* EXERCISE BRIEF: Search the material below for the word "bodies" and copy every line in which it occurs.

* DATA SHOWN:
— START —

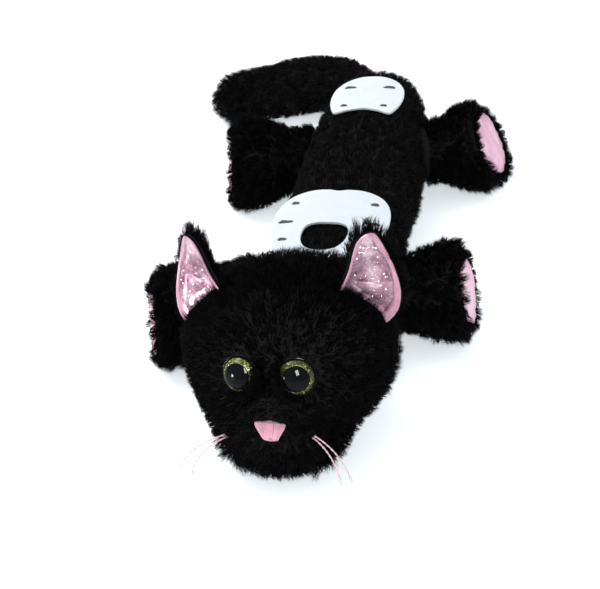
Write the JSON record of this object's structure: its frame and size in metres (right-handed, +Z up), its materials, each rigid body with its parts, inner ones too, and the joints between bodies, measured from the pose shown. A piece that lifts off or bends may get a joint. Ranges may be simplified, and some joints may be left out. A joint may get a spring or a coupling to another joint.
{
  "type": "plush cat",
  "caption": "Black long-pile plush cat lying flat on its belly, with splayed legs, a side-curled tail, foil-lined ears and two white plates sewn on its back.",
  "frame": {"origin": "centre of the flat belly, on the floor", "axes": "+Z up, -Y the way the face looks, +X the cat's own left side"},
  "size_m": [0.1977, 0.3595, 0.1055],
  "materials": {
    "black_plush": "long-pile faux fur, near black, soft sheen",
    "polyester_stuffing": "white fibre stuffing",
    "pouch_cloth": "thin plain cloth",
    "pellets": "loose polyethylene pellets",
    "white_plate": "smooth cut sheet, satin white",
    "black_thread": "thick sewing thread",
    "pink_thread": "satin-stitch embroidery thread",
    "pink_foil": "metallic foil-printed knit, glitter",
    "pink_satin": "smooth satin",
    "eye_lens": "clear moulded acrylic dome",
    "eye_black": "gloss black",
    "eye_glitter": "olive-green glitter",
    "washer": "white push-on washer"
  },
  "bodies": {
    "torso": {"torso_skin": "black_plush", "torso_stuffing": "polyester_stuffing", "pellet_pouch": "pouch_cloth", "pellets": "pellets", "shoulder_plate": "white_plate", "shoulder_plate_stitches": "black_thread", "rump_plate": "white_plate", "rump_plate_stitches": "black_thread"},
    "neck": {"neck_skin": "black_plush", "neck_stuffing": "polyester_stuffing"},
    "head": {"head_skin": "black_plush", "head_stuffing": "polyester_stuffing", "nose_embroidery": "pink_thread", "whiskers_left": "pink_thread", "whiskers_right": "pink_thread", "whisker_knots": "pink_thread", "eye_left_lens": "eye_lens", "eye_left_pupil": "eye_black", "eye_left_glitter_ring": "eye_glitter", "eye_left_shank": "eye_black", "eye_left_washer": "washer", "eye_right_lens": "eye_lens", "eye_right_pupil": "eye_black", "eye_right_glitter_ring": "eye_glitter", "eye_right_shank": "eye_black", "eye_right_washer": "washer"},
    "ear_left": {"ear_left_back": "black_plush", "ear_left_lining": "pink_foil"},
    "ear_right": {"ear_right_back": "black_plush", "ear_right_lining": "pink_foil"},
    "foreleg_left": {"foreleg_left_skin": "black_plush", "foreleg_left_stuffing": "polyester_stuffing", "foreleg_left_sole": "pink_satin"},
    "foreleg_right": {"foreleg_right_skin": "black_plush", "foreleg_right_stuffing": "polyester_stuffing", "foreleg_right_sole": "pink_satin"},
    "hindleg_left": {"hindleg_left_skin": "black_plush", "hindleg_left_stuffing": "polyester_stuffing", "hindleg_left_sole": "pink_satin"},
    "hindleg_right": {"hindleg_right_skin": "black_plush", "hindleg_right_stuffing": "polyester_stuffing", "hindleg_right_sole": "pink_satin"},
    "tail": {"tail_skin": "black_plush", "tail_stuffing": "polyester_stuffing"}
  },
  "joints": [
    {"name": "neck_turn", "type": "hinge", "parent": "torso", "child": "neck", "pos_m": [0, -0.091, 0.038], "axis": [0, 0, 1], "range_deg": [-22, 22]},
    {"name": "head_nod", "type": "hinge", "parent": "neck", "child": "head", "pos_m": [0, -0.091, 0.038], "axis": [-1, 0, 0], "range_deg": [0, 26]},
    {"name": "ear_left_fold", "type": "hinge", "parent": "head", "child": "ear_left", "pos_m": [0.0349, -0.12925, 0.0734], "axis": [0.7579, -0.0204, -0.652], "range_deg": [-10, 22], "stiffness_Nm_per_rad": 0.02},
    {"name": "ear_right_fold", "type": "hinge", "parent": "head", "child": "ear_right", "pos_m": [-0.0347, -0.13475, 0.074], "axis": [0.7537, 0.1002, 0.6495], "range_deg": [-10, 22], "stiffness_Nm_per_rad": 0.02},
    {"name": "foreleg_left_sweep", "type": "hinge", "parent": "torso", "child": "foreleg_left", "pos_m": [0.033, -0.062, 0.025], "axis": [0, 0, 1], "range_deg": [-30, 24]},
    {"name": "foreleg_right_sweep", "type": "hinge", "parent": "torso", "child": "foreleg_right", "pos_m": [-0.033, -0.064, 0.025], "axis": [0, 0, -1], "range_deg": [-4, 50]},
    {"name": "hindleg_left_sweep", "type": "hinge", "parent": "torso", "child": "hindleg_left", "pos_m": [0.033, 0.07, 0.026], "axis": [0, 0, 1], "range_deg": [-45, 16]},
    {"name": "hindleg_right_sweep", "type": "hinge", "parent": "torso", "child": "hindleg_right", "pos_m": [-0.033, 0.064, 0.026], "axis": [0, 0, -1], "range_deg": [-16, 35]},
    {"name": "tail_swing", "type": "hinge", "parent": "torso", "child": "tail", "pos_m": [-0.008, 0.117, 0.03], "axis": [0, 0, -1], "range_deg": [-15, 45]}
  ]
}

— END —
— START —

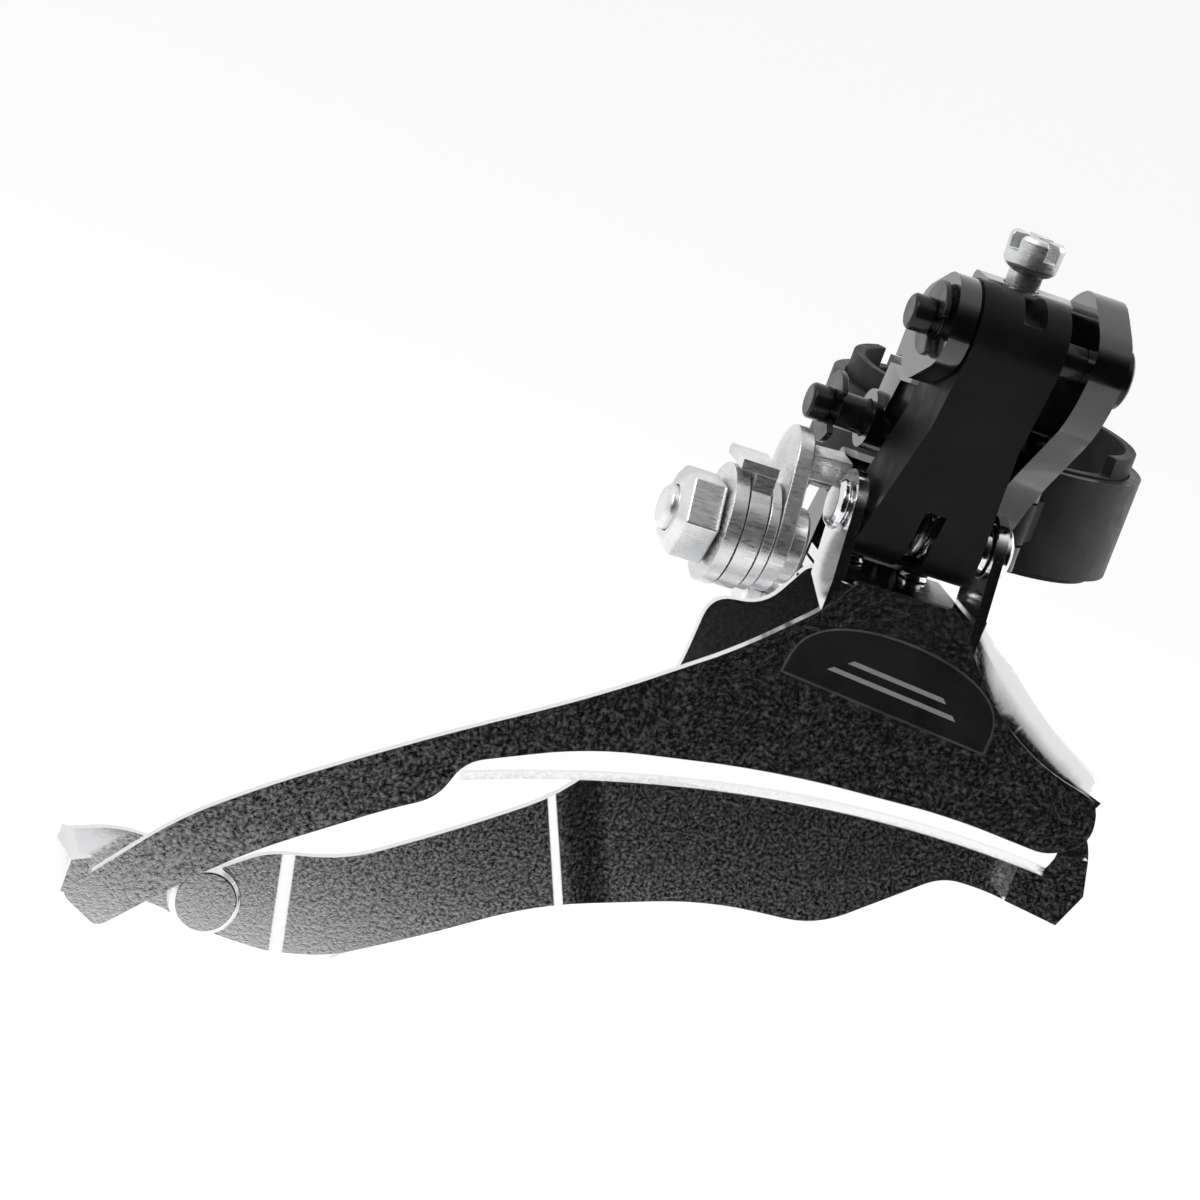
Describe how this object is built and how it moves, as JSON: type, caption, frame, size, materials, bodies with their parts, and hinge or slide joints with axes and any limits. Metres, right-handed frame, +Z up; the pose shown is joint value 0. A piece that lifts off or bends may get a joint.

— END —
— START —

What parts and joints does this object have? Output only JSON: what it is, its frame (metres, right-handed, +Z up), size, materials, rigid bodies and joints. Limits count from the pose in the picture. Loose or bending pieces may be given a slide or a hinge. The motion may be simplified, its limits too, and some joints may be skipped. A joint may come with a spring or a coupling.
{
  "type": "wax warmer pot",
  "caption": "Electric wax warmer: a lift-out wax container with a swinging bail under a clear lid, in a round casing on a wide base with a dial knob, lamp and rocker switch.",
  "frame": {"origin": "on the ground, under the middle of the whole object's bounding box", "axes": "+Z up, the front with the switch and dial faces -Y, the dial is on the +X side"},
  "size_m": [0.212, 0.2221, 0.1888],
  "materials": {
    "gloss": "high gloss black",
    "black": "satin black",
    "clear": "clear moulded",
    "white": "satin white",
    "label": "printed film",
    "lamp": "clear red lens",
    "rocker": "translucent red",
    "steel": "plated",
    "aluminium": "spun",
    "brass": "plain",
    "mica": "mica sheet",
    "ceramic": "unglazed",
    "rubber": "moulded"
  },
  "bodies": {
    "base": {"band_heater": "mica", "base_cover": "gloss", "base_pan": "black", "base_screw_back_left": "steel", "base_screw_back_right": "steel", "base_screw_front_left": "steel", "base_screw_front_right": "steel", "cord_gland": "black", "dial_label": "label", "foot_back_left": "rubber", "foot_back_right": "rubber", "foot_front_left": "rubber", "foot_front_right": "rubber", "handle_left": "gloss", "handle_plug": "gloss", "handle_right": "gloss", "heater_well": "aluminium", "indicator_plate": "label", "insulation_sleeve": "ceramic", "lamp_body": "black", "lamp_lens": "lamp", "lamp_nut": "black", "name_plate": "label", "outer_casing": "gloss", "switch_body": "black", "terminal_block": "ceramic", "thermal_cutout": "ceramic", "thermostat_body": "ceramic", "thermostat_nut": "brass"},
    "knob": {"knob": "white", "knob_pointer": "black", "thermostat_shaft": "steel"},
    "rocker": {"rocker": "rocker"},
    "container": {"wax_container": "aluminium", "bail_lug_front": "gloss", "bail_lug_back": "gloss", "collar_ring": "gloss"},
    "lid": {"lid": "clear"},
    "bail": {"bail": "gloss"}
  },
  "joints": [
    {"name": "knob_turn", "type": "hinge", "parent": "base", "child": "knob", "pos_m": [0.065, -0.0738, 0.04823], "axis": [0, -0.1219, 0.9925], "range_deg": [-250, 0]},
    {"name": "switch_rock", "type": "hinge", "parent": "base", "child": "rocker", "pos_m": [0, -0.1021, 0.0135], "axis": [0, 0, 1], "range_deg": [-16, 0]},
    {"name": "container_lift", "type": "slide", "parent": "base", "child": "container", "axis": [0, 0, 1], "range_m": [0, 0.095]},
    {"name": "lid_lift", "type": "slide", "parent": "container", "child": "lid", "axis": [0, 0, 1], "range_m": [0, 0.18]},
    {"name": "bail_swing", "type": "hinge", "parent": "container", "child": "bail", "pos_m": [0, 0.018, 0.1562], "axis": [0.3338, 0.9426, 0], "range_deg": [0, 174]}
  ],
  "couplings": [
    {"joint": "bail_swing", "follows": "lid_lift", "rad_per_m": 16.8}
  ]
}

— END —

* SOLUTION TO THIS PROBLEM:
Write the JSON record of this object's structure: its frame and size in metres (right-handed, +Z up), its materials, each rigid body with its parts, inner ones too, and the joints between bodies, measured from the pose shown. A piece that lifts off or bends may get a joint. Ranges may be simplified, and some joints may be left out. A joint may get a spring or a coupling to another joint.
  "bodies": {
Describe how this object is built and how it moves, as JSON: type, caption, frame, size, materials, bodies with their parts, and hinge or slide joints with axes and any limits. Metres, right-handed frame, +Z up; the pose shown is joint value 0. A piece that lifts off or bends may get a joint.
What parts and joints does this object have? Output only JSON: what it is, its frame (metres, right-handed, +Z up), size, materials, rigid bodies and joints. Limits count from the pose in the picture. Loose or bending pieces may be given a slide or a hinge. The motion may be simplified, its limits too, and some joints may be skipped. A joint may come with a spring or a coupling.
  "bodies": {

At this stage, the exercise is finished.